Ukraine says ceasefire holding for now

KYIV // Ukraine’s military said pro-Russian separatists seem to be honouring the truce accord reached on Friday to stem months of bloodshed, while urging Russia to pull its troops back from the border to avoid provocations.

No casualties have been reported in the past 24 hours, military spokesman Andriy Lysenko said in televised remarks in the capital Kyiv, the first time that has happened since the insurgents unleashed a counteroffensive last month.

The pro-Moscow rebels and the Ukrainian military had accused each other earlier on Saturday of some breaches of the deal in the hours after it was signed in the Belarussian capital Minsk on Friday.

But the Ukrainian President Petro Poroshenko said that he and Russian leader Vladimir Putin had agreed in a phone call that it “was generally being observed”.

Some rebel shelling occurred after the 6pm start of the ceasefire, but so far the truce is holding, he said.

The focus of the conflict, which has reignited tensions between Cold War adversaries, now pivots to negotiations over the political future of the mainly Russian-speaking regions on Ukraine’s eastern frontier, where most of the fighting has raged. Rebel representatives said the ceasefire doesn’t change their goal of independence for Donetsk and Luhansk, which president Petro Poroshenko has ruled out.

“Things have moved off the starting block, but the risks of war resuming are pretty high,” Volodymyr Fesenko, a political analyst at the Penta research institute in Kyiv, said by phone on Saturday. “Vladimir Putin is playing a risky game because a protracted war would deepen his conflict with the West and bring more sanctions, destabilising his economy.”

President Barack Obama, expressing doubt the ceasefire will hold, said at a Nato summit in Wales yesterday that the US and the European Union will move forward with plans to impose additional penalties on Russian officials, businessmen and companies for supporting the insurgency in Ukraine.

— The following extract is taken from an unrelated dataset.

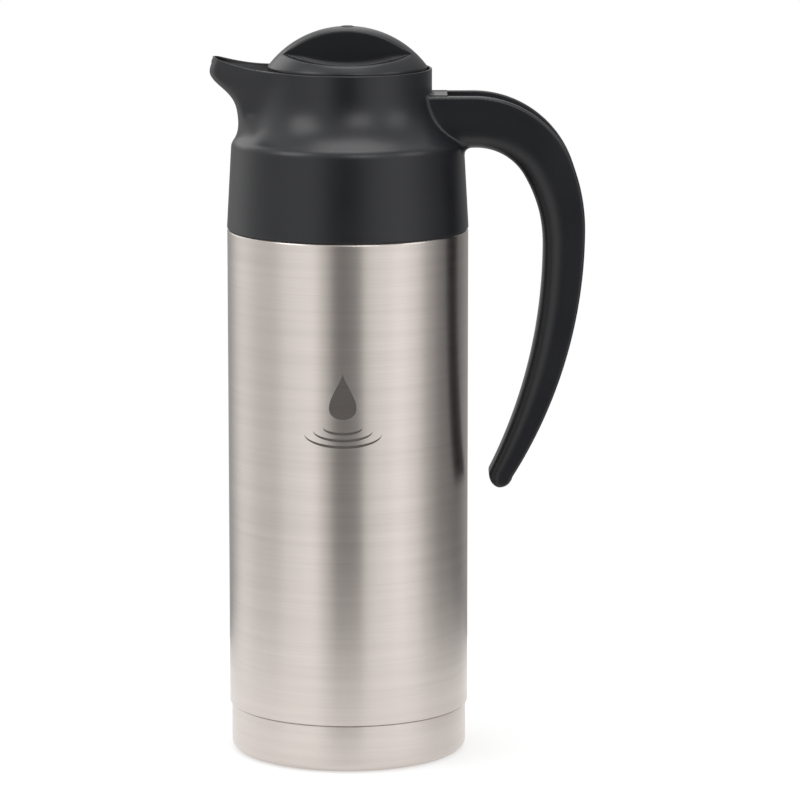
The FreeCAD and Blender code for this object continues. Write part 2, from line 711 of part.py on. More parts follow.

Just hours after the truce agreement was reached in Minsk, Belarus, EU ambassadors in Brussels drew up the 28-nation bloc’s second package of economic penalties against Russia. Provisions include barring some Russian state-owned defence and energy companies from raising capital in the EU, according to a European official who spoke on the usual condition of anonymity.

The EU is also due to expand a blacklist of people and companies subject to asset freezes in Europe. The extra penalties still need the formal endorsement of EU national governments. They plan to give their approval on September 8. The measures would then normally be published in the EU Official Journal on September 9.

Russia, which denies involvement in the rebellion, which has claimed 2,600 lives and displaced more than 1 million people, plans to retaliate against any new penalties, the foreign ministry said in a statement today. Russia last month banned an array of food imports from the EU, the US and other countries that supported sanctions against it.

The ceasefire accord contains a dozen points, including prisoner swaps, which may start as soon as today, Mr Lysenko said. It also includes pulling back troops and creating a buffer zone for the delivery of humanitarian aid from Russia and other countries. The shipments may also begin today, former president Leonid Kuchma, who led the Ukrainian delgation, said yesterday. The four-way talks included representatives from Ukraine, the rebels, Russia and the Organisation for Security and Cooperation in Europe, which will monitor the agreement.

Russia has sought broader autonomy for Donetsk and Luhansk since Kremlin-backed president Viktor Yanukovych was deposed after months of protests in February, leading to Putin’s annexation of Crimea.

Mr Putin, 61, wants to turn Luhansk and Donetsk into quasi statelets with the right to veto major national initiatives, such as Ukraine joining Nato, according to five current and former Russian officials and advisers.

Mr Poroshenko, 48, said on his website his peace plan follows what he and Mr Putin agreed to by phone, with “significant” steps toward “decentralisation” in Donestk and Luhansk, including special status for parts of those regions relating to the economy and use of language. He didn’t elaborate.